→ **WHAT THE EXERCISE ASKS**:
Look for "before" in the listing below. Gather each line that contains it.

===== DATA EXTRACT =====

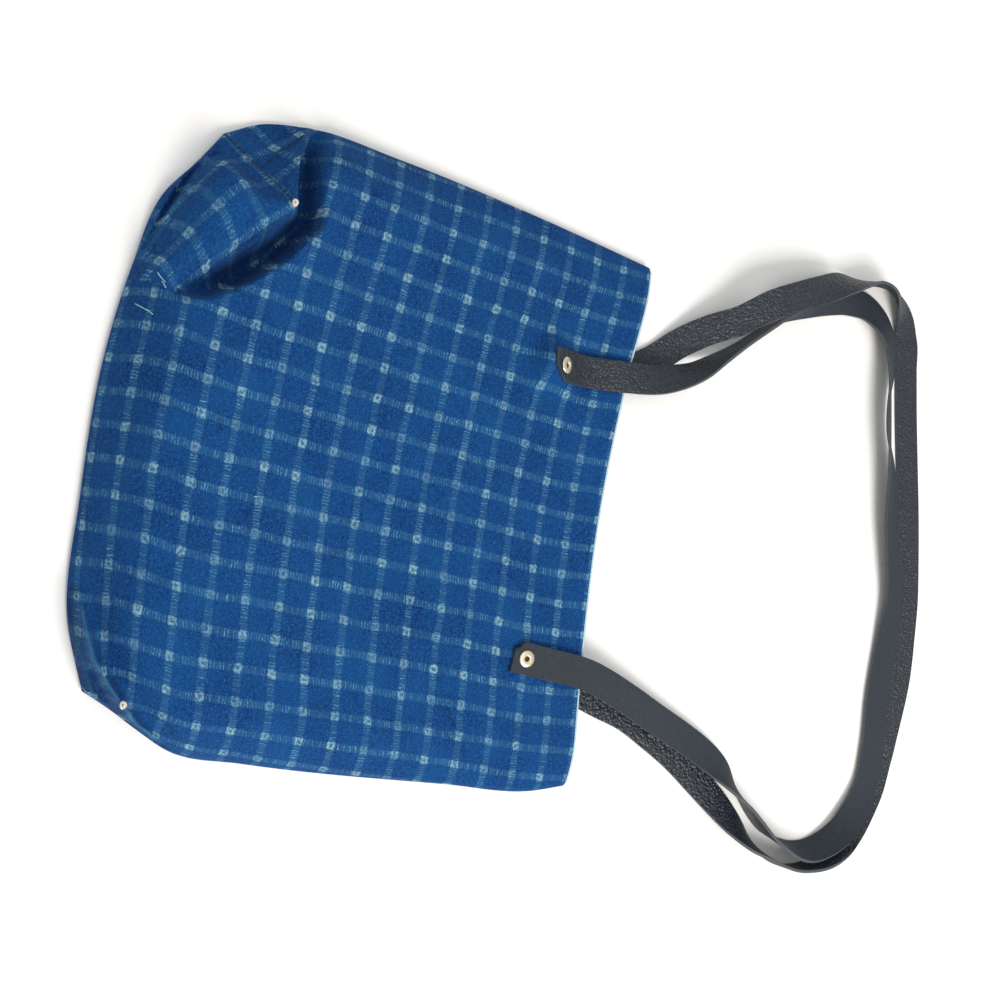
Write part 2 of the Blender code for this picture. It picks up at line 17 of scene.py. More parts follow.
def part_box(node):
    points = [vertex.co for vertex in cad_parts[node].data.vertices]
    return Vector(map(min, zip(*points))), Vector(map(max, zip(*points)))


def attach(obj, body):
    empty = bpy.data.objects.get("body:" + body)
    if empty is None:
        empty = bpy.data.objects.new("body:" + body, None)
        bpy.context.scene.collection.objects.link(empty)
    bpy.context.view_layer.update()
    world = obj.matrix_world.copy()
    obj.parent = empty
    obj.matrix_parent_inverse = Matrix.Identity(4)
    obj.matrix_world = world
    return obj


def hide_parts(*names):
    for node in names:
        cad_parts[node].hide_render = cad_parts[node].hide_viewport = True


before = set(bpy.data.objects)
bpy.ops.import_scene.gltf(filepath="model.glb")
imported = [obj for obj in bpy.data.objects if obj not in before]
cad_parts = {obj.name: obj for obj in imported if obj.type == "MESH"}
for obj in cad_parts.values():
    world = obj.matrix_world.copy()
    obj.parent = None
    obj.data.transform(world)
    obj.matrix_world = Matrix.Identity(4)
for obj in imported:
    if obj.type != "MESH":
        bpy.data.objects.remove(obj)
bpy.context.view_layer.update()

bl_info = {
    "name": "Indigo tote bag",
    "version": (1, 0, 0),
    "blender": (4, 5, 0),
    "location": "View3D > Sidebar > Tote",
    "description": "Woven indigo cotton, leather handles, rivets and thread for a tote bag",
    "category": "Object",
}

# Outline of the bag as it lies: across is a share of the mouth's width, along of the length.
#    across  along
MINUS_SIDE = (
    (-0.500, 0.000),
    (-0.512, 0.120),
    (-0.532, 0.355),
    (-0.543, 0.560),
    (-0.543, 0.745),
    (-0.524, 0.825),
    (-0.489, 0.885))
PLUS_SIDE = (
    (0.500, -0.006),
    (0.515, 0.060),
    (0.520, 0.250),
    (0.523, 0.640),
    (0.517, 0.765),
    (0.485, 0.835),
    (0.462, 0.878),
    (0.438, 0.930))
MOUTH_EDGE = (
    (-0.500, 0.000),
    (-0.300, 0.024),
    (-0.010, 0.037),
    (0.250, 0.022),
    (0.500, -0.006))
BASE_EDGE = (
    (-0.489, 0.885),
    (-0.430, 0.920),
    (-0.365, 0.963),
    (-0.235, 0.990),
    (-0.090, 1.004),
    (0.140, 0.996),
    (0.330, 0.976),
    (0.438, 0.930))

# Height of the front panel down the middle of the bag, in shares of the base's depth.
#    along  height
CROWN = (
    (0.00, 0.25),
    (0.10, 0.25),
    (0.22, 0.28),
    (0.40, 0.34),
    (0.58, 0.44),
    (0.74, 0.56),
    (0.84, 0.64),
    (0.90, 0.57),
    (0.95, 0.38),
    (0.98, 0.22),
    (1.00, 0.08))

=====

→ **TASK RESPONSE**:
before = set(bpy.data.objects)
imported = [obj for obj in bpy.data.objects if obj not in before]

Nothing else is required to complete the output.